Florida’s Fascinating Circus History

We don’t see traveling circuses, carnivals, and “freak shows”  around much these days, but there was a time when they were the most popular form of entertainment in the United States. The circus would come to town bringing carnival rides, exotic animals, and “freaks” fascinating for their deformities or special abilities. People would come from miles away to see the circus or visit the carnival, so performers spent most of their lives on the road with little downtime. Florida is known for its beaches and amusement parks, but most people don’t know that Florida has been tied to the circus for the past 100 years as well.

Ringling moves to Sarasota Florida

As with most things in the circus world, it all comes back to the Ringling Brothers. The five Ringling brothers worked together to start their own circus and then eventually merge it with the Barnum and Bailey Circus to create the Ringling Bros. and Barnum and Bailey Circus, which had a near monopoly on the traveling circus industry. John Ringling, the last remaining of the brothers, moved the winter quarters of their circus empire to Sarasota in 1927. He helped develop Sarasota into what it is today, making the entire city feel like a circus town and it is currently home to more circus headquarters and retired and active circus performers than any other city in the world. The estate purchased by John and his wife Mable to serve as their winter home now serves as an art museum housing some art from the Ringling collection, and a circus museum that exhibits the history of the circus.

Gibsonton, Florida

Another famous show couple made Florida their home in the 1940s. Al and Jeanie Tomaini were known as “the World’s Strangest Couple”. He measured in at 8 and a half feet tall and was one of the tallest men in the world, while she was only 2 and a half feet tall and was called “The Half-Girl”. They moved to Gibsonton, Florida and opened a fishing camp called “The Giant’s Camp”.  Al also ran the police and fire stations, making him the tallest police chief or fire chief in history. Other carnival workers were drawn to Gibsonton, or “Gibtown” as it was often known. It became a place where people who would have been called “freaks” anywhere else could live without judgement. Soon the entire town was occupied by show people during their off seasons. It was a peaceful place to call home for people who were used to spending their whole lives traveling earning it the nickname “Showtown U.S.A.” The post office of the town had a special counter for “dwarves”, and special chairs were made in the bars for The Fat Lady and The Giant. There was a special ordinance that allowed people to keep carnival rides and exotic animals on their properties. It wasn’t unusual to see a tiger being trained on someone’s front lawn while walking through the neighborhood.
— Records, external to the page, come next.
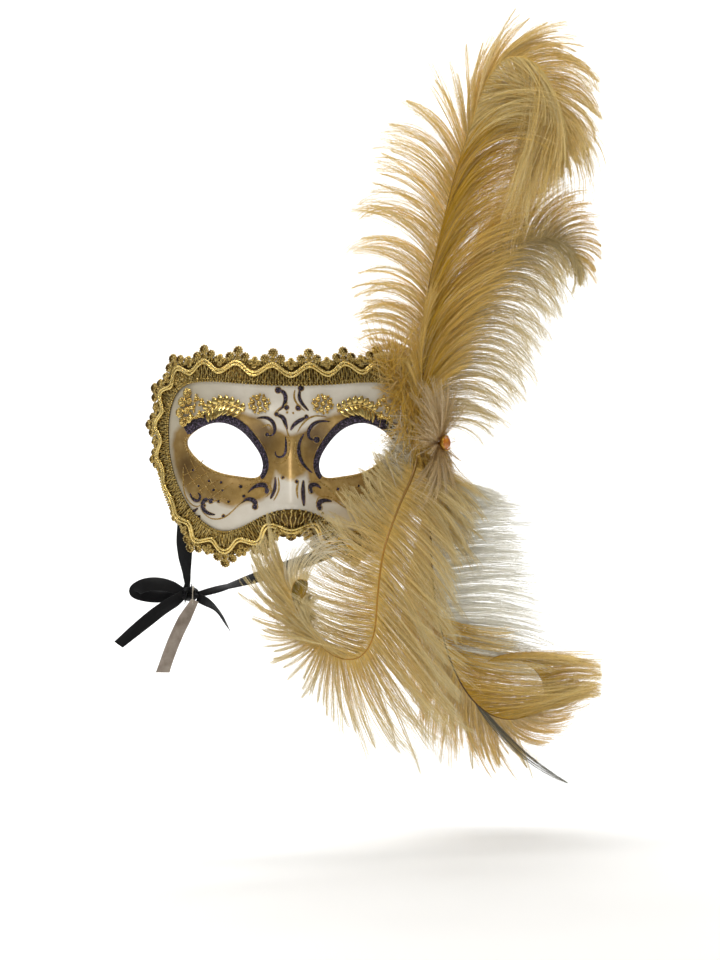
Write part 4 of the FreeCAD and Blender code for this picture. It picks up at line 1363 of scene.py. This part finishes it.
class Field(Look):
    """Barbs along one side of a shaft.  Each station is (share of the shaft,
    barb length, heading at the barb's foot, heading at its tip), the headings
    in degrees from +X towards +Z; lean is towards -Y."""

    def __init__(self, stations, count, root_tint, tip_tint, lean=0.0, spread=8.0, clump=7, pull=0.6,
                 wander=7.0, **look):
        super().__init__(root_tint, tip_tint, **look)
        self.stations = np.array(stations, float)
        self.count = count
        self.lean, self.spread = lean, spread
        self.clump, self.pull, self.wander = clump, pull, wander


FRONT_AXES = np.array([(1.0, 0.0, 0.0), (0.0, 0.0, 1.0), (0.0, -1.0, 0.0)])


def walked(start, turn, rise, length, axes=FRONT_AXES):
    """Lines that leave their starts with a step for each column of turn and rise:
    turn goes from the first axis to the second, and rise towards the third."""
    ahead = np.stack([np.cos(turn) * np.cos(rise), np.sin(turn) * np.cos(rise), np.sin(rise)], -1)
    step = ahead @ axes * (length / turn.shape[1])[:, None, None]
    return np.concatenate([start[:, None], start[:, None] + np.cumsum(step, axis=1)], axis=1)


def step_middles(steps):
    return (np.arange(steps) + 0.5) / steps


CAD_LOW, CAD_HIGH = np.array(cad_low) / MM, np.array(cad_high) / MM
ROOM = 0.03 * (CAD_HIGH - CAD_LOW) + 7.0

def kept_near(lines):
    """Shortens each barb that would reach further past the CAD box than ROOM."""
    start = lines[:, :1]
    ahead = np.maximum((lines - start).max(axis=1), 1e-6)
    behind = np.minimum((lines - start).min(axis=1), -1e-6)
    share = np.minimum((CAD_HIGH + ROOM - start[:, 0]) / ahead, (CAD_LOW - ROOM - start[:, 0]) / behind)
    return start + (lines - start) * np.clip(share.min(axis=1), 0.05, 1.0)[:, None, None]


def barb_lines(shaft, field, rng, steps=10):
    """Centre lines of a field's barbs, (count, steps + 1, 3)."""
    n = field.count
    low, high = field.stations[0, 0], field.stations[-1, 0]
    share = low + (high - low) * (np.arange(n) + rng.uniform(0, 1, n)) / n
    length, foot, tip = (np.interp(share, field.stations[:, 0], c) for c in field.stations.T[1:])
    group = np.arange(n) // field.clump
    groups = group[-1] + 1
    length = length * (1 + 0.1 * rng.normal(size=n)) * (1 + 0.1 * rng.normal(size=groups)[group])
    foot = foot + 2.5 * rng.normal(size=n)
    tip = tip + field.wander * rng.normal(size=groups)[group] + 5.0 * rng.normal(size=n)
    lean = field.lean + field.spread * (0.5 * rng.normal(size=n) + 0.8 * rng.normal(size=groups)[group])
    sway = 0.8 * field.spread * rng.normal(size=groups)[group]
    u = step_middles(steps)
    turn = np.radians(foot[:, None] + (tip - foot)[:, None] * u ** 1.25)
    rise = np.radians(lean[:, None] * (1 - 0.5 * u) + sway[:, None] * u ** 2)
    lines = walked(shaft.place(share), turn, rise, length)
    sums = np.zeros((groups,) + lines.shape[1:])
    np.add.at(sums, group, lines)
    mean = sums / np.bincount(group)[:, None, None]
    reach = np.linspace(0, 1, steps + 1)[None, :, None]
    pull = field.pull * (0.7 + 0.5 * rng.uniform(size=groups))[group][:, None, None]
    return kept_near(lines + (mean[group] - lines) * np.clip(pull, 0, 0.95) * reach ** 1.8), length


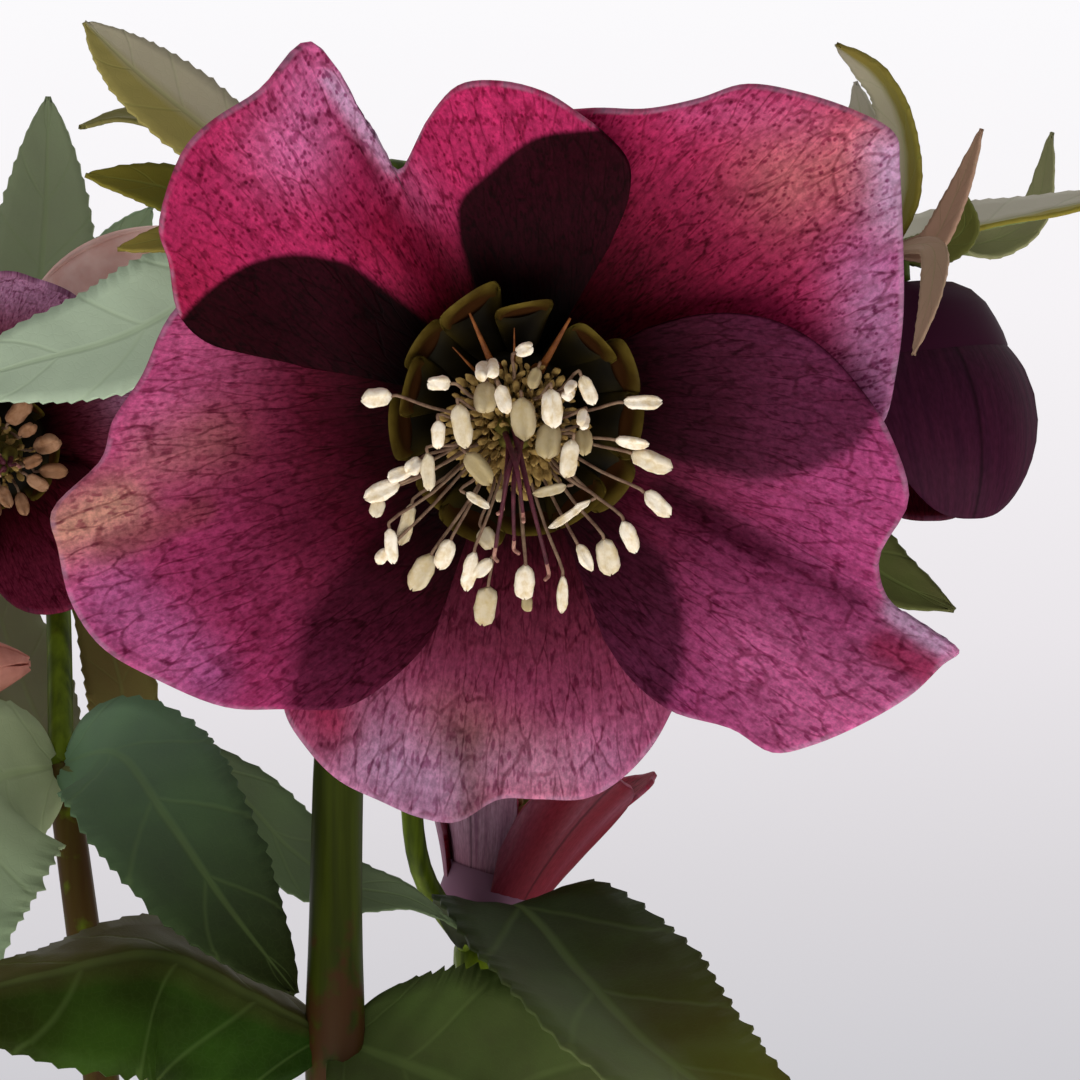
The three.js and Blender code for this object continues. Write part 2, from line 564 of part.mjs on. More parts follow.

Today Gibsonton is still home to the International Independent Showman’s Association, Inc., an association for people in the outdoor entertainment industry all over the world and Gibtown’s International Independent Showmen’s Museum, which highlights the carnival life with items donated by carnies. It also hosts the world’s largest trade show in the carnival industry. Most of the original carnival workers who lived in Gibsonton are no longer around, but it isn’t unusual to see an old carnival ride in a front yard.

Circus World

Taking advantage of West Florida’s reputation as a circus town, a theme park called Circus World was opened on property owned by the Ringling Brothers in 1974. It included carnival rides, daily circus performances, and interactive experiences where guests could learn some of the stunts themselves. Unfortunately, the circus began to lose popularity shortly after that, and the park closed in 1986.

Retirement for Circus Performers

Today Florida still serves as a retirement location for circus performers, but not the kind of performers you might think. The Ringling Brothers Center For Elephant Conservation in Polk City, Florida has been a retirement home for circus elephants for 20 years. It allows elephants ample room to run around and live as they would in the wild, while still giving guests the opportunity to interact with them. Early in 2016, The Ringling Brothers and Barnum and Bailey Circus announced that they would no longer have elephants in their shows, and that the current elephants would live out their days in the center.

Florida, the Greatest State on Earth

It should come as no surprise that American Horror Story’s fourth season, Freak Show, took place in Florida. Many movies and T.V. shows have explored Florida’s circus towns, especially Gibsonton. If you’re fascinated by the history of the circus and want to experience what it was like in its heyday, there are plenty of things here for you to explore. Visit the museums and spend some time in the towns to learn why Florida might just be the Greatest State on Earth.